The route's southern terminus is at Thori, near the India–Nepal border. Its northern terminus is at Rasuwagadhi on the China–Nepal border, opposite the Gyirong Port land crossing in China's Tibet Autonomous Region. NH42 passes through Madhesh Province and Bagmati Province.

== Route ==
The officially designated southern section is listed as Thori–Bhandara–Malekhu, but it does not form a continuous completed road. The proposed Malekhu–Thori alignment would cross Chitwan National Park, where road development has been opposed because of its potential effects on the park's World Heritage values. In 2025, UNESCO reported that the project remained suspended and that no decision had been taken on its alignment.

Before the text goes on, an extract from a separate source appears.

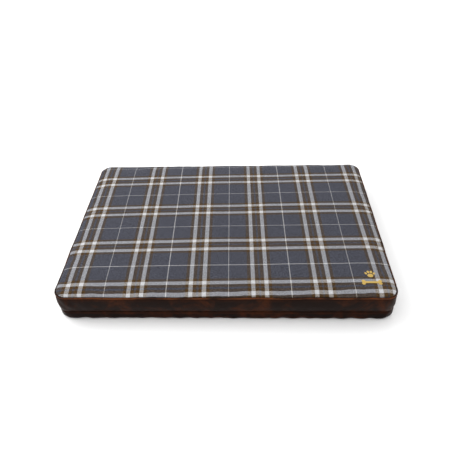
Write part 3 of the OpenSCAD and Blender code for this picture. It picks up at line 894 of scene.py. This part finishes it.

North of Bhandara, NH42 follows the Bhandara–Malekhu road, also known as the Chepang Road, through the hills to Malekhu. This road was still incomplete in April 2026, with approximately 13 km paved from each end. At Malekhu, NH42 meets the Prithvi Highway (NH17). A through journey continues east for approximately 20.5 km along NH17 to Galchhi, where NH42 resumes; the Malekhu–Galchhi connecting section carries only the NH17 designation.

From Galchhi, NH42 follows the Trishuli River valley through the Bidur area and Betrawati. Between Betrawati and Syaphrubesi, NH42 and the Pasang Lhamu Highway (NH18) are separate alternatives rather than a concurrent route. NH42 follows the lower river-valley alignment through Mailung, while NH18 takes the higher route through Dhunche. The highways meet again at Syaphrubesi.

North of Syaphrubesi, NH42 continues along the upper Trishuli River valley through Timure to the Gyirong Port border crossing at Rasuwagadhi. Across the border, the route continues as China National Highway 216 (G216) towards Gyirong (Kerung) in Tibet.

== Development and economic role ==

The Nepal Army opened and handed over the 17 km Mailung–Syaphrubesi track in May 2018. This made the Galchhi–Mailung route to Syaphrubesi approximately 25 km shorter than the alternative through Kalikasthan and Dhunche.

The northern Galchhi–Rasuwagadhi road has been developed as a national-pride project and strategic transport link. It was intended to improve access to China and support the Transit Transport Agreement signed by Nepal and China in 2016. The Rasuwagadhi–Kerung crossing was upgraded to an international border crossing in 2017, allowing travellers from countries other than Nepal and China to use it. The northern section consequently became an important freight route between Kathmandu and China.

== Hazards and flood damage ==

The northern highway occupies a steep river corridor affected by landslides, flooding and riverbank erosion. Damage from flooding in July 2025 narrowed parts of the Syaphrubesi–Rasuwagadhi road to a track approximately 2.5 to 3 m wide. In early 2026, retaining walls were planned at ten critical locations, and cargo vehicles were reported to be travelling under hazardous conditions.

On 26 August 2026, the 2026 Nepal floods caused extensive destruction along the Trishuli River valley. Initial reports from the Department of Roads said the highway had been damaged at multiple points along the 42 km route between Betrawati and Rasuwagadhi, with several concrete bridges swept away. The flood also destroyed the approximately 16 km Syaphrubesi–Rasuwagadhi section that was being upgraded with Chinese assistance.

By 29 August, the Department of Roads estimated that approximately 40 km of road between Rasuwagadhi and Malekhu had been damaged and that 41 bridges in the affected area had been destroyed or damaged. The destruction severed road access to the China border and isolated parts of Rasuwa, complicating rescue, relief and freight transport.